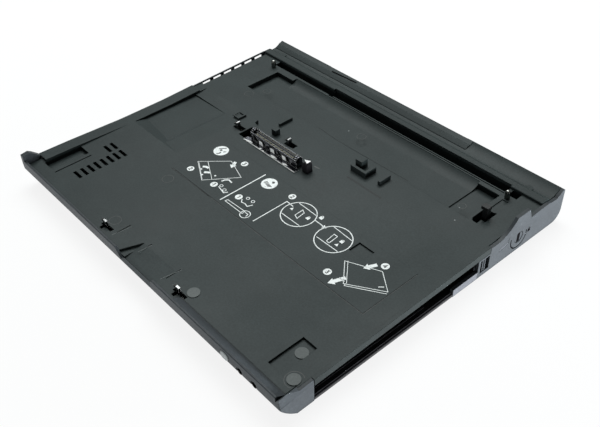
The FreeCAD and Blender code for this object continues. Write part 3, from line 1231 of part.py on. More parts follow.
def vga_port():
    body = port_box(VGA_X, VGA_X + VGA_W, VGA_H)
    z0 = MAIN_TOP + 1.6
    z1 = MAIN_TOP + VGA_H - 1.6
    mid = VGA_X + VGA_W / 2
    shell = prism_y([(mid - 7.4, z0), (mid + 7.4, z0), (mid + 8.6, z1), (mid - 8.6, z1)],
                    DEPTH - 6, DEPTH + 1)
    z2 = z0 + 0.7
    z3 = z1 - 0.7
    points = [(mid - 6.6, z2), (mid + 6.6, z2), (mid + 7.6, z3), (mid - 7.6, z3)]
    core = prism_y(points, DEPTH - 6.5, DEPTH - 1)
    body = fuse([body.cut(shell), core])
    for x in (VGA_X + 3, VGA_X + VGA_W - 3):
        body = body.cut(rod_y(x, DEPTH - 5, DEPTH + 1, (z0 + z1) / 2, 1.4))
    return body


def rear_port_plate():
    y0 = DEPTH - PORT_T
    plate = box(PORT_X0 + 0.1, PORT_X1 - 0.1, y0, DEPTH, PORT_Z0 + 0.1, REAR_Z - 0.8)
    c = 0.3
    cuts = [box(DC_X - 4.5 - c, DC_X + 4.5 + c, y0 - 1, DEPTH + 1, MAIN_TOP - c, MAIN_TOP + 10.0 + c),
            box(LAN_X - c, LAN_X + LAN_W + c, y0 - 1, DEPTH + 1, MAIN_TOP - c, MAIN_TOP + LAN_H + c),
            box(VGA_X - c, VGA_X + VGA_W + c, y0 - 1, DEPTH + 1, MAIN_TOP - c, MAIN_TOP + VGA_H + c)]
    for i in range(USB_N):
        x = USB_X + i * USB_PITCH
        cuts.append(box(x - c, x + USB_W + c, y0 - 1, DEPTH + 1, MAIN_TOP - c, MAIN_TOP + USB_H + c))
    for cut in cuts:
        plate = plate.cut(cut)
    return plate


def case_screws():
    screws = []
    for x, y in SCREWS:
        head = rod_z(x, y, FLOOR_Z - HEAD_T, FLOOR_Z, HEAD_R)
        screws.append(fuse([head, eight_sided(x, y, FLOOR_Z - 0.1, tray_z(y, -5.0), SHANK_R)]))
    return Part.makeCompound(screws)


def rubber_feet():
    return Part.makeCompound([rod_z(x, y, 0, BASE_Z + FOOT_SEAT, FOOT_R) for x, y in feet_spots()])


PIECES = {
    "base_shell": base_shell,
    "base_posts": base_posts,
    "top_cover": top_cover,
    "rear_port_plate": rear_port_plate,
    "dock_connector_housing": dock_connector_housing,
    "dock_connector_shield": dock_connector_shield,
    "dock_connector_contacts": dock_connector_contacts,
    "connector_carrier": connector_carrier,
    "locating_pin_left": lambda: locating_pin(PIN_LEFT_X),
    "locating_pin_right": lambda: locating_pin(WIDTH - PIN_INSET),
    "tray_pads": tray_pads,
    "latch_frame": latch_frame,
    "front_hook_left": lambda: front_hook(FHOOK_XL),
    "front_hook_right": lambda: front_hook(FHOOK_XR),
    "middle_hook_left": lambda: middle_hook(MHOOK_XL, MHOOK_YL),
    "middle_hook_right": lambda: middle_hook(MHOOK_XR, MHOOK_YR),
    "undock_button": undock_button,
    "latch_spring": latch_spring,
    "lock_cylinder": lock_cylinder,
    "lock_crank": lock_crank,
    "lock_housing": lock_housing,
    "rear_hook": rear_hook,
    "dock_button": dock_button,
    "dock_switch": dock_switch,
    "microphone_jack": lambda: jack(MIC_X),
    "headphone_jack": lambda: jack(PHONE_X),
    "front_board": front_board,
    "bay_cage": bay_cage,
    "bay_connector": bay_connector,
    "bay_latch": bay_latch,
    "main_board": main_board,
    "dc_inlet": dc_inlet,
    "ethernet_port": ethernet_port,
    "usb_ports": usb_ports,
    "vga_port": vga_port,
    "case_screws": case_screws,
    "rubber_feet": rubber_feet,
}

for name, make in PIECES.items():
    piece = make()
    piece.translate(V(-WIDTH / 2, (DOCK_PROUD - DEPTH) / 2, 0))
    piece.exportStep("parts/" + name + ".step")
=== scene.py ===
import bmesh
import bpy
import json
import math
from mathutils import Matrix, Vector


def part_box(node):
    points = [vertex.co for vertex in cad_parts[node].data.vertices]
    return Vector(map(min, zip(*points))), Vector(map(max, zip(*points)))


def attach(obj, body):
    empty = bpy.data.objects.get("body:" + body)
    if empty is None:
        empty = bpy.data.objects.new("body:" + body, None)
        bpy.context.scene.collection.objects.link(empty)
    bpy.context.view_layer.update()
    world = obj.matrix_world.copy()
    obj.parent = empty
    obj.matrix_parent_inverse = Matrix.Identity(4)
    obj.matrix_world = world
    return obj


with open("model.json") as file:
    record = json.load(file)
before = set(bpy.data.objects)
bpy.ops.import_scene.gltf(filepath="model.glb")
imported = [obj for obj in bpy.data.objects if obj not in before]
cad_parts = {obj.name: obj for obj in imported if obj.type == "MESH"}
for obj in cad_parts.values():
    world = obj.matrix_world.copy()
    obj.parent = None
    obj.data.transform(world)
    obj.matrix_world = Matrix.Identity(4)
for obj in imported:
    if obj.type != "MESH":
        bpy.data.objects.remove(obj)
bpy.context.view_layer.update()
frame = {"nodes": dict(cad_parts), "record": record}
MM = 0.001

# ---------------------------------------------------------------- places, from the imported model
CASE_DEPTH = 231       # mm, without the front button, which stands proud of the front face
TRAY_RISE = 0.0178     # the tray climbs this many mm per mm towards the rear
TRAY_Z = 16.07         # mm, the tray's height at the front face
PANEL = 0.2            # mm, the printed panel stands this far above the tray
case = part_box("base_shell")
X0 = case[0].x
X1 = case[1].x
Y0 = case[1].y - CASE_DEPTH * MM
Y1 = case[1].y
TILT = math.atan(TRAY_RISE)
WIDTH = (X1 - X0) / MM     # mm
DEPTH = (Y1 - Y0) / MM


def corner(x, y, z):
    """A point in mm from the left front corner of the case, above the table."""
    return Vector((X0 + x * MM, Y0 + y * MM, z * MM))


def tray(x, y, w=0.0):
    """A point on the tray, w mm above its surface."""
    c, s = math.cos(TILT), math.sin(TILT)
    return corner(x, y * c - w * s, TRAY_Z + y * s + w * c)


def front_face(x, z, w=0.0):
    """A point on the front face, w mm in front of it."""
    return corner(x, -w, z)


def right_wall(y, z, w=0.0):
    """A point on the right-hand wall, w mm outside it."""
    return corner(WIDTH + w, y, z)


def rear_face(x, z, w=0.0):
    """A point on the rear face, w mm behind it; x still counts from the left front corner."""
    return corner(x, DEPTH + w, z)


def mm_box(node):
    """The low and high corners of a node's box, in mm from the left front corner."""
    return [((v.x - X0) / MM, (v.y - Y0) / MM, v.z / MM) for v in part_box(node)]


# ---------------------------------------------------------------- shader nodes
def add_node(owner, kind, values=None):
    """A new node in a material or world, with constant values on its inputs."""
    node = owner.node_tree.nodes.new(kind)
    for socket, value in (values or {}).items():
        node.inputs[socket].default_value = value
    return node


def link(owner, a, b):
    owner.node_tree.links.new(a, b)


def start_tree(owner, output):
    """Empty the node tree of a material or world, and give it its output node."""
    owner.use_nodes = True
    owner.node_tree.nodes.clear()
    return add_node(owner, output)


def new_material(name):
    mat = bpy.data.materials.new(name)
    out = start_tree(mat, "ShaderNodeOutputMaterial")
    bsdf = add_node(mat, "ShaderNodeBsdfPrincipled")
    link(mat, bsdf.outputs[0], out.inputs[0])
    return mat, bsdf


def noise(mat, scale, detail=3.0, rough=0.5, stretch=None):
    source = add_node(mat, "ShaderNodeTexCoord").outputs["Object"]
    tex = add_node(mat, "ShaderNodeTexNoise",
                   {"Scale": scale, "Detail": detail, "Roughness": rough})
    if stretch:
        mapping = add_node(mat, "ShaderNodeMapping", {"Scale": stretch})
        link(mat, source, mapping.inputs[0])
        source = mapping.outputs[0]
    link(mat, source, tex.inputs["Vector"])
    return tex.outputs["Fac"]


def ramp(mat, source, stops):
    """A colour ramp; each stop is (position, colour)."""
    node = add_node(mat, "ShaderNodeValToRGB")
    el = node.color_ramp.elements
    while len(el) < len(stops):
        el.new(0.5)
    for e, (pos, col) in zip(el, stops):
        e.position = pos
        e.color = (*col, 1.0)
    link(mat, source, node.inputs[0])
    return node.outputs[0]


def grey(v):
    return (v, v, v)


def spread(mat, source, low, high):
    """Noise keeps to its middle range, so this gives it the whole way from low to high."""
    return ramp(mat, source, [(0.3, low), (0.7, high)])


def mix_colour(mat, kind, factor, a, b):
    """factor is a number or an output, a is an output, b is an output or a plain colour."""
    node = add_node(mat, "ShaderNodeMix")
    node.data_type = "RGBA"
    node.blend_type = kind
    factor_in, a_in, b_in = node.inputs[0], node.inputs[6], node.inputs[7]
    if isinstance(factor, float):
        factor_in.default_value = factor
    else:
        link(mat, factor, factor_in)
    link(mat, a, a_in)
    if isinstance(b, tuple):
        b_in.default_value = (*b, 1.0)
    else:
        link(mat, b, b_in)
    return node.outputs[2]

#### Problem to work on
Nothing but the lines from the one with "for name, make" through the one with "bpy.context.scene.collection.objects.link(empty)" should be retyped; include both and keep them exact.

#### Expected output
for name, make in PIECES.items():
    piece = make()
    piece.translate(V(-WIDTH / 2, (DOCK_PROUD - DEPTH) / 2, 0))
    piece.exportStep("parts/" + name + ".step")
=== scene.py ===
import bmesh
import bpy
import json
import math
from mathutils import Matrix, Vector


def part_box(node):
    points = [vertex.co for vertex in cad_parts[node].data.vertices]
    return Vector(map(min, zip(*points))), Vector(map(max, zip(*points)))


def attach(obj, body):
    empty = bpy.data.objects.get("body:" + body)
    if empty is None:
        empty = bpy.data.objects.new("body:" + body, None)
        bpy.context.scene.collection.objects.link(empty)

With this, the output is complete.